Now look at the expression you are trying to integrate. If you let $g(x)=8-x^3$, and $h'(u)=u^5$, then what you are trying to integrate looks very much like $(\ast)$. The only difference is that $g'(x)=-3x^2$, and in our integral we instead have $x^2$.
So we wish we had $-3x^2$ instead of $x^2$. Easily done, the two differ only by multiplication by a constant. So replace $x^2$ by $-3x^2$. You have multiplied your integral by $-3$. To make sure we have done nothing to the integral, we also divide by $-3$. Thus we arrive at the integral $$\frac{1}{-3}\int (-3x^2)(8-x^3)^5\,dx.$$
Now let $g(x)=8-x^3$, and $h'(u)=u^5$. Then $h(u)=\dfrac{u^6}{6}$. Apply $(\ast)$. We get $$-\frac{1}{3} h(g(x))=-\frac{1}{3}\frac{(8-x^3)^6}{6}.$$ Finally, don't forget to add the arbitrary constant of integration.
An equivalent version of $(\ast)$ which is more generally useful is $$\int g'(x)f(g(x))\,dx =\int f(u)\,du \qquad (\ast\ast)$$ where $u=g(x)$. The evaluation goes much like before. Let $u=g(x)$, and $f(u)=u^5$. Then $g'(x)=-3x^2$, so we want $$-\frac{1}{3}\int g'(x)f(g(x)\,dx.$$
By $(\ast\ast)$ this is $$-\frac{1}{3}\int f(u)du.$$ But $$\int f(u)\,du = \int u^5\,du,$$ and now things are straightforward.
Shorthand version: Here is a very commonly used shorthand for doing essentially the same calculation. Let $u=8-x^3$. We want to express everything in terms of $u$, so that $x$ entirely disappears.
We have $\dfrac{du}{dx}=-3x^2$, "and therefore" $du =(-3x^2)dx$. It follows that $x^2\,dx=-\frac{1}{3}du$. "So" $$\int x^2(8-x^3)^5\,dx=\int -\frac{1}{3}u^5 du=-\frac{1}{18}u^6+C.$$ Finally, replace $u$ by $8-x^3$.
The above manipulation will not (and should not) make full intellectual sense to you. But it really is only a cleverly disguised version of $(\ast)$. After a while, if you get used to it, you will find that the above substitution process produces the right answer almost mechanically.
Important: Please remember that after you have found an integral, you can check easily that your answer is right, by differentiating. When you integrate, it is all too easy to be off by a minus sign, or more generally by a constant factor. Differentiating will usually reveal these kinds of slips.

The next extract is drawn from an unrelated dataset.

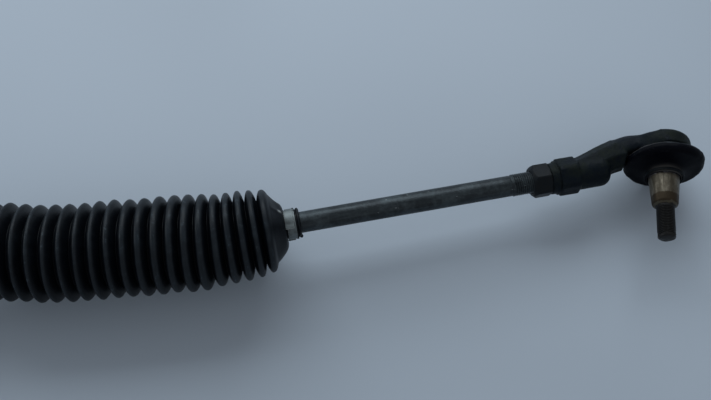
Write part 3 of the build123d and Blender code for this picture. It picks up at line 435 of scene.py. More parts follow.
class NodeBench:
    """Adds nodes to one node tree and joins them.

    Args:
        tree: The node tree to work in.
    """

    def __init__(self, tree: bpy.types.NodeTree) -> None:
        """Starts with an empty tree."""
        self.tree = tree
        tree.nodes.clear()

    def add(self, kind: str, **inputs: object) -> bpy.types.Node:
        """Adds a node.

        Args:
            kind: The node's type, without the word ShaderNode.
            **inputs: Values or sockets by input name, with _ for a space.

        Returns:
            The new node.
        """
        node = self.tree.nodes.new(f"ShaderNode{kind}")
        for name, value in inputs.items():
            self.feed(node.inputs[name.replace("_", " ")], value)
        return node

    def feed(self, target: Socket, value: object) -> None:
        """Links a socket to an input, or sets the input's own value."""
        if isinstance(value, bpy.types.NodeSocket):
            self.tree.links.new(value, target)
        elif target.type == "RGBA" and len(value) == 3:
            target.default_value = (*value, 1.0)
        else:
            target.default_value = value

    def math(self, operation: str, *values: object) -> Socket:
        """Adds a Math node and gives its result."""
        node = self.tree.nodes.new("ShaderNodeMath")
        node.operation = operation
        for target, value in zip(node.inputs, values):
            self.feed(target, value)
        return node.outputs[0]

    def vector(self, operation: str, *values: object) -> bpy.types.Node:
        """Adds a Vector Math node; a number goes to its Scale."""
        node = self.tree.nodes.new("ShaderNodeVectorMath")
        node.operation = operation
        vectors = [entry for entry in node.inputs if entry.type == "VECTOR"]
        for value in values:
            is_number = isinstance(value, float) or getattr(value, "type", "") == "VALUE"
            self.feed(node.inputs["Scale"] if is_number else vectors.pop(0), value)
        return node

    def mix(self, share: object, one: object, other: object) -> Socket:
        """Mixes two colours by a share from 0 to 1."""
        node = self.tree.nodes.new("ShaderNodeMix")
        node.data_type = "RGBA"
        colours = [entry for entry in node.inputs if entry.type == "RGBA"]
        self.feed(node.inputs[0], share)
        self.feed(colours[0], one)
        self.feed(colours[1], other)
        return next(entry for entry in node.outputs if entry.type == "RGBA")

    def noise(self, vector: object, scale: object, detail: float = 4.0, roughness: float = 0.55) -> Socket:
        """Adds a Noise Texture and gives its value from 0 to 1."""
        node = self.add("TexNoise", Vector=vector, Scale=scale, Detail=detail, Roughness=roughness)
        return node.outputs["Fac"]

    def between(self, value: object, low: object, high: object, start: float = 0.0, end: float = 1.0) -> Socket:
        """Maps a value from low..high to start..end with level ends."""
        node = self.tree.nodes.new("ShaderNodeMapRange")
        node.interpolation_type = "SMOOTHSTEP"
        for name, given in (("Value", value), ("From Min", low), ("From Max", high)):
            self.feed(node.inputs[name], given)
        node.inputs["To Min"].default_value = start
        node.inputs["To Max"].default_value = end
        return node.outputs["Result"]

    def group(self, shared: bpy.types.NodeTree, **inputs: object) -> bpy.types.Node:
        """Places a shared effect with its own values."""
        node = self.tree.nodes.new("ShaderNodeGroup")
        node.node_tree = shared
        for name, value in inputs.items():
            self.feed(node.inputs[name.replace("_", " ")], value)
        return node

    def mask(self, shared: bpy.types.NodeTree, **inputs: object) -> Socket:
        """Places a shared effect and gives its mask."""
        return self.group(shared, **inputs).outputs["Mask"]

    def mark(self, name: str) -> Socket:
        """The value that the mesh carries under a name."""
        node = self.add("Attribute")
        node.attribute_name = name
        return node.outputs["Fac"]


@dataclass(frozen=True)
class Port:
    """A named input or output of a shared effect.

    Args:
        name: The name of the socket.
        kind: The type of socket, such as Float or Vector.
        value: The value that it starts with.
    """

    name: str
    kind: str = "Float"
    value: object = None


def shared_effect(name: str, inputs: list[Port], output: Port) -> tuple[NodeBench, bpy.types.Node, Socket]:
    """Starts a shader node group.

    Args:
        name: The name of the effect.
        inputs: What a material gives to it.
        output: What it gives back.

    Returns:
        The bench of the group, its input node and the socket to feed with the result.
    """
    tree = bpy.data.node_groups.new(name, "ShaderNodeTree")
    bench = NodeBench(tree)
    for port in inputs:
        entry = tree.interface.new_socket(port.name, in_out="INPUT", socket_type=f"NodeSocket{port.kind}")
        if port.value is not None:
            entry.default_value = port.value
    tree.interface.new_socket(output.name, in_out="OUTPUT", socket_type=f"NodeSocket{output.kind}")
    given = tree.nodes.new("NodeGroupInput")
    result = tree.nodes.new("NodeGroupOutput")
    return bench, given, result.inputs[0]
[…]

A mnemonic: The $8-x^3$ is kind of ugly. So replace it by $g(x)$, or better by $u$ (which, of course, stands for "ugly"). We wish our integral had $g'(x)$, that is, $\dfrac{du}{dx}$ sitting inside it.
Well, the derivative of $u$ is sitting in our integral. OK, not quite, the derivative of $u$ is $-3x^2$ and what we have in our integral is $x^2$. Easy fix, we multiply and divide by $-3$.